ZM: I resist attempting to form a fixed or controlled narrative, I like to allow enough room for ambiguity and spontaneity to exist within my works. When a piece is overexplained or overplanned, I feel it diminishes the energy built between the individual images and how they intersect and interact with one another. I’m more interested in finding this tension, making a memory feel present but not fully accessible. For me, the process of image making is a constant push and pull, trying to achieve a balance of understanding and uncertainty, which can only be found through play.

Zachary Merle, Fragment, Pigment transfer on canvas with artist frame, 21 × 29 cm, 2026. Photo courtesy of Tom Carter and Pipeline Contemporary.

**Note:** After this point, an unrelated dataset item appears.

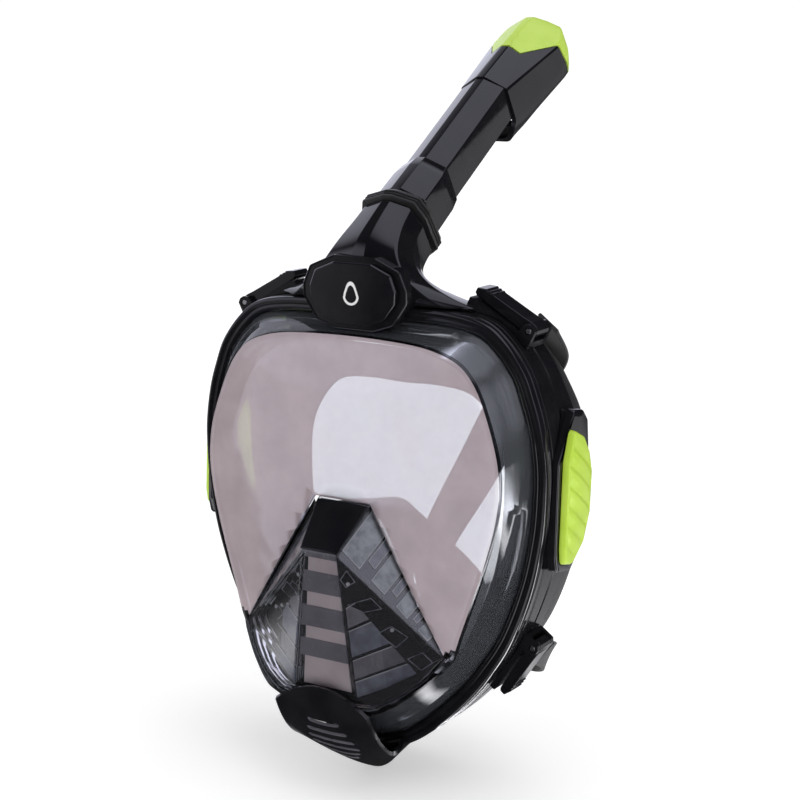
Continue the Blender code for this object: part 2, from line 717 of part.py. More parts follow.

bP: You are currently exploring pigment transfer on canvas. Do you allow imperfections to remain in the final work, or do you tend towards control and precision?

ZM: Pigment transfer carries a level of unpredictability, and I lean into this lack of control whilst making my work. Most of my work is done in a single sitting, and I don’t return to correct any errors or imperfections. Instead embrace them and allow the process to dictate that part of the outcome. Relinquishing that control reflects my own experience during and post seizure, where I have little or no conscious authority. If I was fully obsessed with precision it wouldn’t be true to my own memory, where there are gaps, distortions and partial memories that never fully resolve. Allowing imperfections to exist in the work, they act as a form of residue which behave like echoes. How I bring my control back is through my decisions about composition, initial image selection and ultimately when to leave the work alone.

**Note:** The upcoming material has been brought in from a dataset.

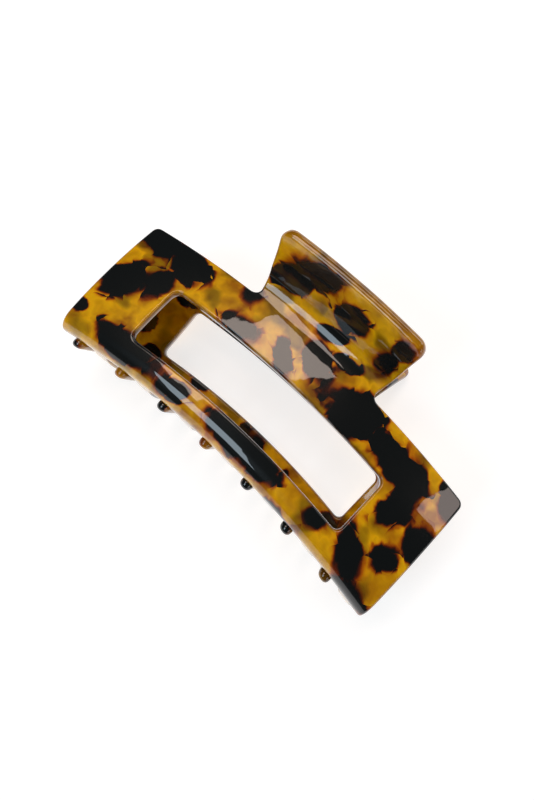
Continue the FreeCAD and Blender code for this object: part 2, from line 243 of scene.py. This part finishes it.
def frame_loop():
    """The jaw's whole outline in the flat sheet, anticlockwise from its lower left corner."""

    def root(x):
        return by_depth(x, ROOT_DEPTH + crown_bulge(x))

    def top(x):
        return by_height(x, FRAME_TOP - FRAME_ARCH * (x / HALF_LENGTH) ** 2)

    foot = root(HALF_LENGTH)
    corners = [(-HALF_LENGTH, foot, FOOT_CORNER_LEFT)]
    for index in range(TOOTH_COUNT):
        corners += tooth_corners(index, root)
    corners[-1] = corners[-1][:2] + (LAST_FILLET,)
    corners.append((HALF_LENGTH, foot, FOOT_CORNER_RIGHT))

    right = [(HALF_LENGTH, top(HALF_LENGTH), FRAME_CORNER)]
    right += [(x, top(x), 0) for x in np.linspace(48.0, 23.0, 9)]
    base_z = FRAME_TOP - FRAME_ARCH * (HANDLE_BASE / HALF_LENGTH) ** 2
    right.append((HANDLE_BASE, top(HANDLE_BASE), HANDLE_FILLET))
    for z in (9.0, 11.0, 13.0, 15.0):
        x = HANDLE_BASE + HANDLE_FLARE * (z - base_z)
        right.append((x, by_height(x, z), 0))
    right.append((HANDLE_BASE + HANDLE_FLARE * (HANDLE_CREST - base_z), SHEET_END, HANDLE_CORNER))
    left = [(-x, s, radius) for x, s, radius in reversed(right)]
    return rounded(corners + right + left)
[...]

Zachary Merle, Fragment II, Oil and pigment transfer on calico with artist frame, 29 x 21 cm, 2025. Photo courtesy of Tom Carter and Pipeline Contemporary.

bP: You have spoken about living with epilepsy producing unreliable or false memories. How has that experience reshaped your trust in what you remember, and how does this enter your work?

ZM: When recalling a memory, I often experience it as an amalgamation of separate moments, seamlessly compressed together creating a new coherent fiction, which I have no reason to question not to be true. Subconsciously shifting, quietly rewriting itself over time, and I’ve learnt not to fully trust it. This unreliability feeds the way I approach my work, mirroring this lack of trust. Figures become partial, bodies fall out of context, and the image resists the ability to be pinned to an exact moment. I use repetition to lean further into this instability, the same singular memory presented numerous times, yet never fully able to grasp at which is the true recollection. Each passing seizure only heightens their manipulation and ultimate deterioration. Practices like journaling and photography have become ways of trying to regain some form of authorship over my own recollection, even if that control is always partial.

Zachary Merle, Echoes of the place we remember II (detail), Pigment transfer on canvas with artist made frame, 53 x 388 cm, 2025. Photo courtesy of Tom Carter and Pipeline Contemporary.

bP: Many of your figures are partially obscured or turned away. What draws you to withholding their faces?

ZM: A face has the ability to anchor a painting very quickly, and the viewer has the opportunity to identify with them through their emotion, their characteristics and personal features. By removing that possibility, I place the figures into a more abstract state, a space where they act as fragments or recollections rather than a set identity. This lack of clarity shifts the focus of the works, and I’ve found people tend to project their own narratives because there’s more room for personal interpretation and association. This act of withholding also feels closer to that of my own experience, an obscured memory that I’m left to decipher.

Zachary Merle, Play, Pigment transfer on canvas with artist frame, 178 x 132 cm, 2026. Photo courtesy of Tom Carter and Pipeline Contemporary.

bP: If your work could speak, what would it accuse you of?

ZM: It would probably accuse me of holding back too much of myself and not fully trusting my own perception. I’ve mentioned I like to linger in a more obscure space, so I think it would ask: why am I afraid to move beyond the comfort of ambivalence and develop more direct figurative compositions that confront my fragmented memory with less room for concealment? A series I’m developing feels like a response to these silent accusations.